Copy the full set of lines exactly as given.

•••••

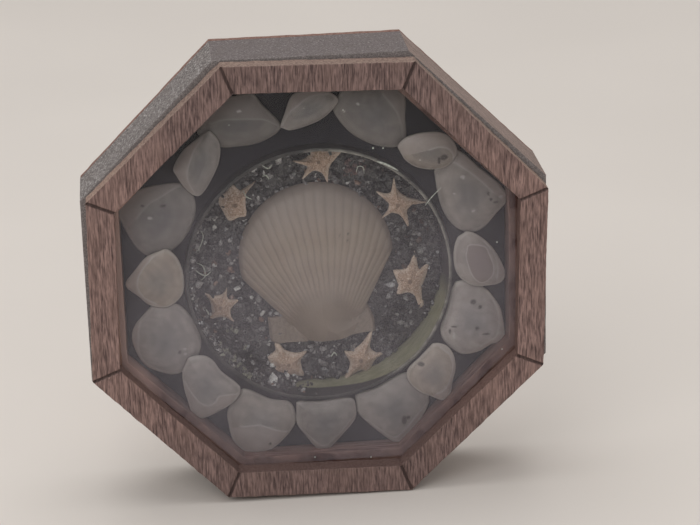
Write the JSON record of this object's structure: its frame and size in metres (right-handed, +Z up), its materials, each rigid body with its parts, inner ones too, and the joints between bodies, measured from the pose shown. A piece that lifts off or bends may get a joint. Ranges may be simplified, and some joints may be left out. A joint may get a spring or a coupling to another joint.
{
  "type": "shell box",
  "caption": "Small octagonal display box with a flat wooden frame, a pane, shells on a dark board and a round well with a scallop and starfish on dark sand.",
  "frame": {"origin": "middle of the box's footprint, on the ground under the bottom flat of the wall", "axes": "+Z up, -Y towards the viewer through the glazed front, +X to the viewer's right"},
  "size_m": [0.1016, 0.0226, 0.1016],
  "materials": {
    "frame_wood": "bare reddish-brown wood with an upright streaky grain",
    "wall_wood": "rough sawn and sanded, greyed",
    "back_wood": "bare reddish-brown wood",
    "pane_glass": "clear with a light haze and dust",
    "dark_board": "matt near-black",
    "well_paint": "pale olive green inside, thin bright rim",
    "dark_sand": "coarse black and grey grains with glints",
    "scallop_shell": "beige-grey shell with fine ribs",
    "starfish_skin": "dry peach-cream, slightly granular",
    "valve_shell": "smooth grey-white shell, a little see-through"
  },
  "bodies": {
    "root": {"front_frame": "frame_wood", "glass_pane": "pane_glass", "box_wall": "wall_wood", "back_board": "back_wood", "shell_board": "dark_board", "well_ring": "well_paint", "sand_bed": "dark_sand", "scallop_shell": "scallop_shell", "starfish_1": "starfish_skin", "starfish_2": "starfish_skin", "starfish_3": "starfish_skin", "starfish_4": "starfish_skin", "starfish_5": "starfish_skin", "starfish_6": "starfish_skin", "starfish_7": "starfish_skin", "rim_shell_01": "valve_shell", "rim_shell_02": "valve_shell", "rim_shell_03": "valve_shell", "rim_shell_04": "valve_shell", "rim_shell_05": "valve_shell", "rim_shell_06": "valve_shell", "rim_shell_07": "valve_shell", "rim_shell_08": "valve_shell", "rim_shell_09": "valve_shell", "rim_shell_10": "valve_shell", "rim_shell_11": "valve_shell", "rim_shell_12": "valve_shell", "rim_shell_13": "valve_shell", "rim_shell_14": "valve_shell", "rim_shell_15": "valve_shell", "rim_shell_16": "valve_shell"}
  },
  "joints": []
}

•••••

__SOLUTION FOR THIS TASK__:
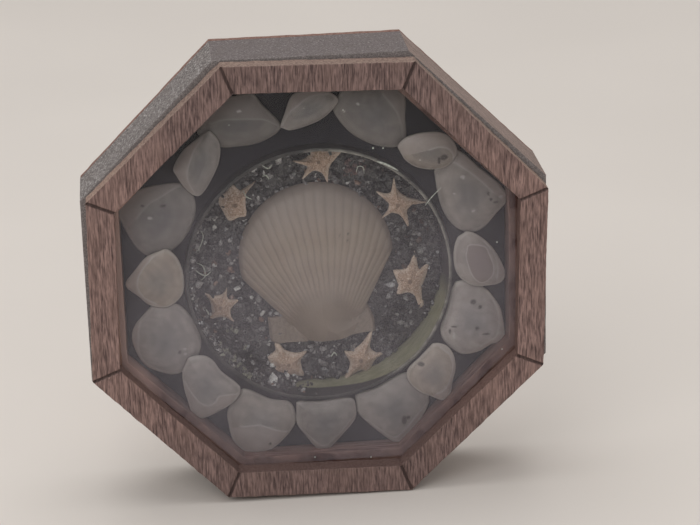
Write the JSON record of this object's structure: its frame and size in metres (right-handed, +Z up), its materials, each rigid body with its parts, inner ones too, and the joints between bodies, measured from the pose shown. A piece that lifts off or bends may get a joint. Ranges may be simplified, and some joints may be left out. A joint may get a spring or a coupling to another joint.
{
  "type": "shell box",
  "caption": "Small octagonal display box with a flat wooden frame, a pane, shells on a dark board and a round well with a scallop and starfish on dark sand.",
  "frame": {"origin": "middle of the box's footprint, on the ground under the bottom flat of the wall", "axes": "+Z up, -Y towards the viewer through the glazed front, +X to the viewer's right"},
  "size_m": [0.1016, 0.0226, 0.1016],
  "materials": {
    "frame_wood": "bare reddish-brown wood with an upright streaky grain",
    "wall_wood": "rough sawn and sanded, greyed",
    "back_wood": "bare reddish-brown wood",
    "pane_glass": "clear with a light haze and dust",
    "dark_board": "matt near-black",
    "well_paint": "pale olive green inside, thin bright rim",
    "dark_sand": "coarse black and grey grains with glints",
    "scallop_shell": "beige-grey shell with fine ribs",
    "starfish_skin": "dry peach-cream, slightly granular",
    "valve_shell": "smooth grey-white shell, a little see-through"
  },
  "bodies": {
    "root": {"front_frame": "frame_wood", "glass_pane": "pane_glass", "box_wall": "wall_wood", "back_board": "back_wood", "shell_board": "dark_board", "well_ring": "well_paint", "sand_bed": "dark_sand", "scallop_shell": "scallop_shell", "starfish_1": "starfish_skin", "starfish_2": "starfish_skin", "starfish_3": "starfish_skin", "starfish_4": "starfish_skin", "starfish_5": "starfish_skin", "starfish_6": "starfish_skin", "starfish_7": "starfish_skin", "rim_shell_01": "valve_shell", "rim_shell_02": "valve_shell", "rim_shell_03": "valve_shell", "rim_shell_04": "valve_shell", "rim_shell_05": "valve_shell", "rim_shell_06": "valve_shell", "rim_shell_07": "valve_shell", "rim_shell_08": "valve_shell", "rim_shell_09": "valve_shell", "rim_shell_10": "valve_shell", "rim_shell_11": "valve_shell", "rim_shell_12": "valve_shell", "rim_shell_13": "valve_shell", "rim_shell_14": "valve_shell", "rim_shell_15": "valve_shell", "rim_shell_16": "valve_shell"}
  },
  "joints": []
}